A password is typically a compact string of mixed characters — upper, lower, numbers, symbols. A passphrase is a longer string of actual English words, usually four to six of them joined by hyphens or spaces. Passphrases are often more secure than short complex passwords because length adds more entropy than character variety does, and they're significantly easier to remember and type. The practical rule: use passwords for accounts a password manager handles, and passphrases for the things you need to type from memory — device unlock codes, vault master passwords, and similar.
For usernames, yes — reuse is generally fine. Unlike passwords, your username isn't a security credential. Using the same handle across platforms builds a consistent online identity and makes it easier for people to find you. The main downside is availability: popular handles get claimed fast, so you may need variations on some platforms. A username generator can help you land on something that's likely to be free across most major sites so you don't have to run separate availability checks for each one.
Easy to say aloud, easy to type, and visually unambiguous — avoid placing lowercase L and uppercase I next to each other since they look identical in many fonts. Shorter is better: under 20 characters, ideally under 12. Avoid excessive underscores and trailing numbers, which make names harder to remember and look like they were grabbed out of desperation rather than chosen. If your preferred name is taken, a consistent word or prefix you always add is cleaner than random digits tacked on the end.

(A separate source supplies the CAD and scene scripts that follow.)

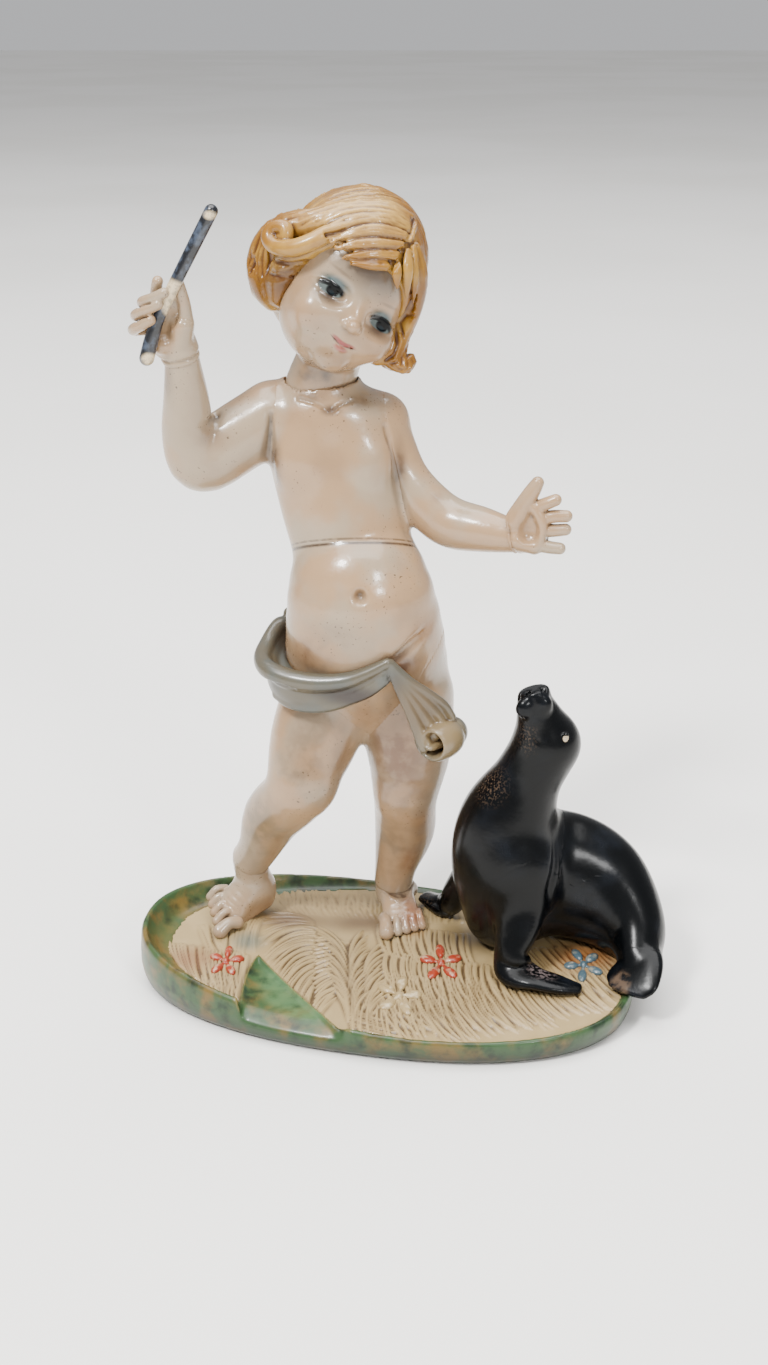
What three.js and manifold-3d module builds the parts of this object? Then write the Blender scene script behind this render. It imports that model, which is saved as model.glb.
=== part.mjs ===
// A putto with a baton and a seal, on an oval base with a leaf rim: a figurine of moulded plastic
// pieces, plugged into each other and glued. Millimetres, +Z up, -Y towards the viewer, and the
// origin at the centre of the base's underside. Left and right are the child's own.
import * as THREE from 'three';
import { mergeVertices } from 'three/addons/utils/BufferGeometryUtils.js';
import Module from 'manifold-3d';

const wasm = await Module();
wasm.setup();

const v = (x, y, z) => new THREE.Vector3(x, y, z);
const degrees = (angle) => THREE.MathUtils.degToRad(angle);

// Clearances
const SEAM = 0.3; // gap between two mouldings that meet
const PEG_GAP = 0.3; // radial gap of a peg in its socket
const SOCKET_SPARE = 0.5; // how much deeper a socket is than its peg is long

// Base
const BASE_LENGTH = 108.5;
const BASE_DEPTH = 59.5;
const BASE_TURN = -11.5; // degrees from the line across the child's chest to the oval's long axis
const BASE_SQUARENESS = 2.25; // exponent of the oval: 2 is an ellipse
const BASE_TAPER = 0.05; // share by which the oval is deeper at its right end and less deep at its left
const TRAY_FLOOR = 2.4;
const RIM_WIDTH = 2.2;
const RIM_CREST = 0.9; // from the outside to the rim's highest line
const RIM_FRONT = 6.2; // rim height at the viewer's side
const RIM_BACK = 9.6;
const LIP_RISE = 4.6; // how much higher the rim stands where the leaf curls up, at the left
const LIP_WIDTH = 3.4; // how much wider it is there
const LIP_SIDE = 180; // degrees round from the oval's right end, where the leaf curls up most
const GROUND_FRONT = 5.2; // height of the grass at the front edge
const GROUND_BACK = 9.8;
const LIP_SPREAD = 1.15; // how far round it goes: 1 is a quarter of the oval each way
const LEAF_LENGTH = 26; // of the green leaf that comes over the rim, at the front left
const LEAF_THICK = 1.3;

// Child: lengths of the supporting left leg set how high the pelvis stands
const ANKLE_HEIGHT = 6.6;
const SHIN = 24.2;
const THIGH = 22.8;
const HIP_SPREAD = 9.6; // from the middle of the pelvis to a hip joint
const PELVIS_RISE = 9.5; // from the hip joints to the pelvis's middle
const BELLY_RISE = 15;
const WAIST_RISE = 9.4; // from the belly's middle to the seam round the waist
const CHEST_RISE = 18.4;
const SHOULDER_RISE = 10;
const SHOULDER_SPREAD = 12.6;
const NECK_RISE = 14.4; // from the chest's middle to the seam round the neck
const NECK_LENGTH = 5.6;
const HEAD_RISE = 15.8;
const UPPER_ARM_RIGHT = 18.7;
const FOREARM_RIGHT = 23.4;
const UPPER_ARM_LEFT = 23.4;
const FOREARM_LEFT = 18;
const ANKLE_RADIUS = 4.3;
const KNEE_RADIUS = 7;
const THIGH_RADIUS = 9.6;
const PELVIS_WIDTH = 35;
const PELVIS_DEPTH = 27;
const BELLY_WIDTH = 32;
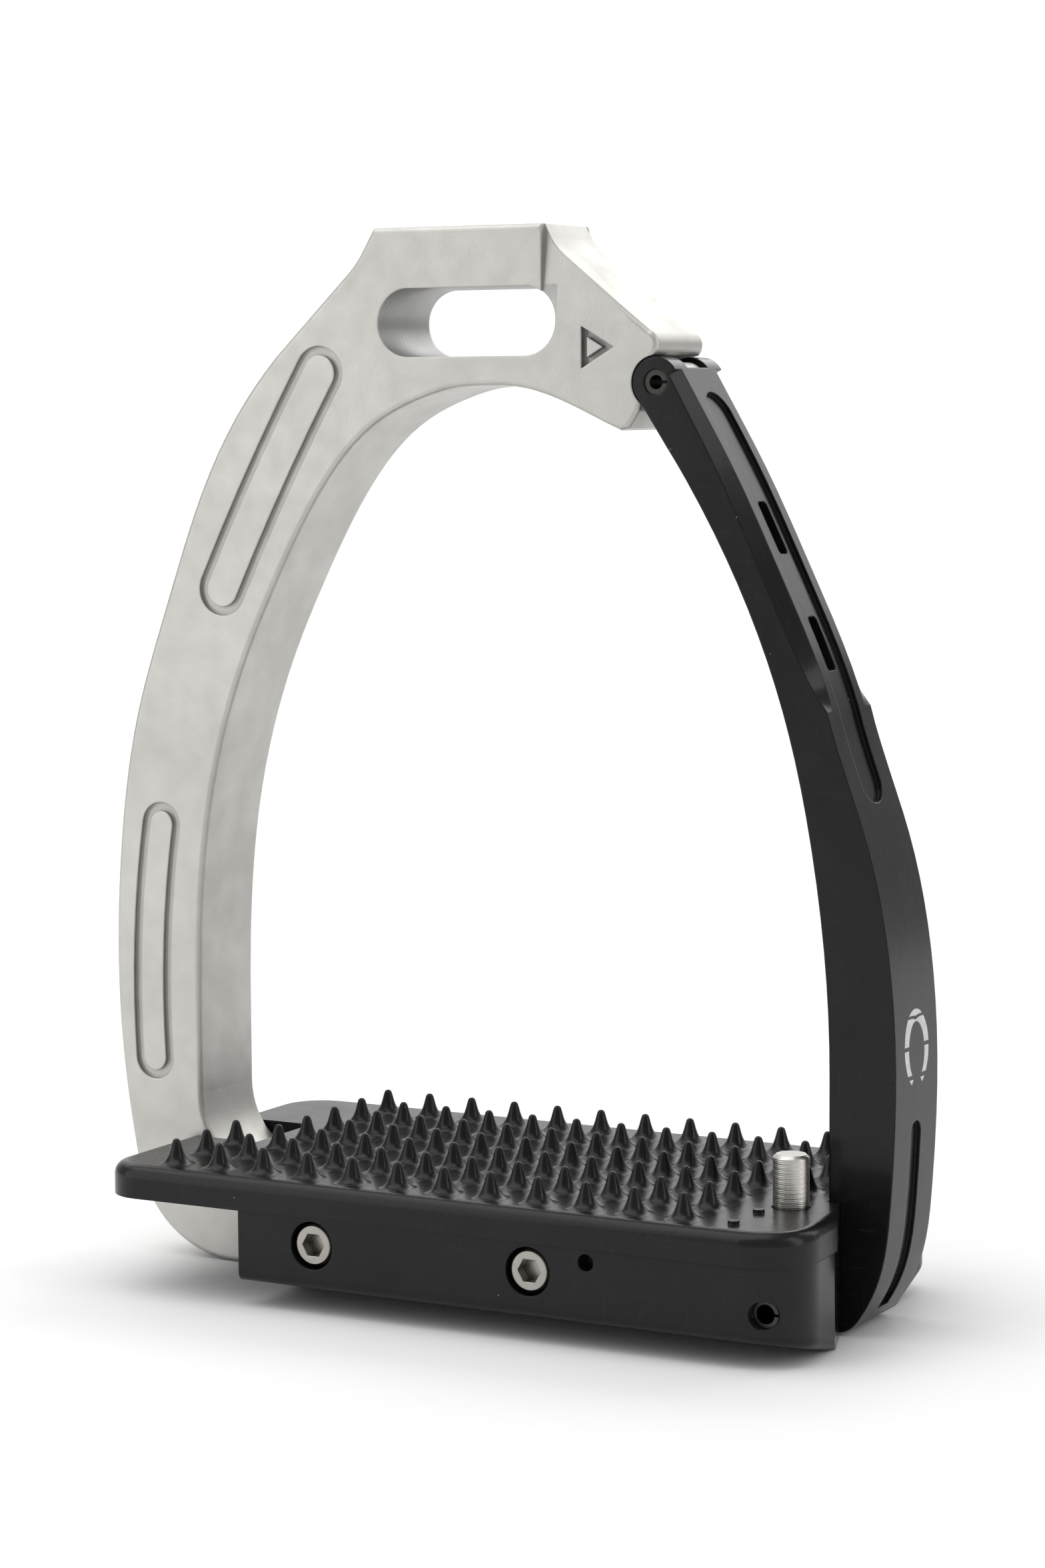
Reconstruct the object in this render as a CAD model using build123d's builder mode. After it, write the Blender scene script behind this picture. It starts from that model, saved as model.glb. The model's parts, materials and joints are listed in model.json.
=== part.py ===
"""Safety stirrup iron for the rider's right foot, with an outer arm that swings open.

Millimetres. +Z is up, +X is the rider's outer side (the black arm) and -Y is the
toe side. The origin lies on the flat underside, below the middle of the foot
opening, halfway through the depth of the side branches.
"""
import os
from math import atan2, cos, degrees, hypot, radians, sin

from build123d import *

os.makedirs("parts", exist_ok=True)

# ---------------------------------------------------------------- driving sizes
# Foot opening and side frame
opening_half_width = 57.5
opening_widest_z = 40.0
opening_top_z = 145.8
overall_height = 170.9
branch_depth = 16.5
branch_width = 16.3
edge_round = 0.8

# Leather slot and eye
slot_length = 32.2
slot_height = 10.9
slot_centre_x = -5.5
slot_roof = 9.6
eye_left_x = -22.4
eye_right_x = 8.1
eye_lean = 1.4
shoulder_hollow = 14.0
heel_hollow = 8.0
groove_width = 1.5
groove_depth = 0.7
groove_rings = (((-30.6, 151.8), (-53.9, 108.9), 8.8, 0.6), ((-64.3, 76.9), (-66.6, 29.9), 7.4, 1.3))
side_mark_x = 17.0
side_mark_z = 151.6
side_mark_radius = 3.8
side_mark_stroke = 1.0
side_mark_depth = 1.2

# Tread
tread_top_z = 20.9
plate_thickness = 5.3
plate_left_reach = 2.6
plate_front_y = -34.8
plate_back_y = 29.5
plate_corner = 7.0
plate_proud = 0.4
plate_edge_round = 2.1
stud_pitch_x = 8.3
stud_pitch_y = 8.87
stud_columns = 13
stud_rows = 7
stud_base_radius = 3.0
stud_height = 4.1
stud_root = 0.5
stud_first_x = -48.2
stud_first_y = -29.55

# Base under the tread
base_left_x = -33.5
base_front_y = -34.3
base_back_y = 29.0
base_edge_z = 4.4
base_floor = 2.0
end_front_reach = 6.3
end_back_reach = 1.7
end_shoulder_reach = 5.3
end_shoulder_y = 18.0
nest_mouth_reach = 1.9
front_corner = 9.0
back_corner = 5.0
flat_half = 17.0
arm_foot_z = 0.5

# Hinge of the arm
hinge_x = 28.0
hinge_z = 146.1
boss_radius = 3.9
tongue_half = 3.0
tongue_radius = 3.1
fork_from = 35
fork_to = 225
washer_thickness = 0.5
hinge_pin_radius = 2.0
hinge_pin_bore = 1.1
bush_wall = 0.45

# Arm details
facet_width = 2.3
recess_half = 3.7
recess_depth = 0.7
foot_groove_half = 2.0
foot_groove_top = 33.0
foot_groove_run = (0.45, 0.95)
liner_thickness = 1.3
liner_half = 6.0
liner_shares = (0.45, 0.88)
clip_heights = (121.0, 103.9)
clip_length = 8.3
clip_width = 2.6
clip_reach = 3.6
striker_half = 5.0
striker_thickness = 1.8
striker_bottom_z = 1.6
striker_top_z = 6.9
striker_screw_y = 3.2
striker_screw_z = 3.4
striker_screw_radius = 0.9
striker_head_radius = 1.4
striker_screw_length = 4.4
pocket_bottom_z = 4.6
pocket_top_z = 14.3
pocket_depth = 5.4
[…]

Yes, without exception. The main risk of reuse is credential stuffing: when a site gets breached and your password leaks, attackers run that exact credential against dozens of other services automatically. One reused password can cascade into multiple account takeovers within hours of the original breach becoming public. A password manager (1Password, Bitwarden, and others have free tiers) generates and stores a unique password per site. You only need to remember the master password — ideally a passphrase — and the manager handles the rest.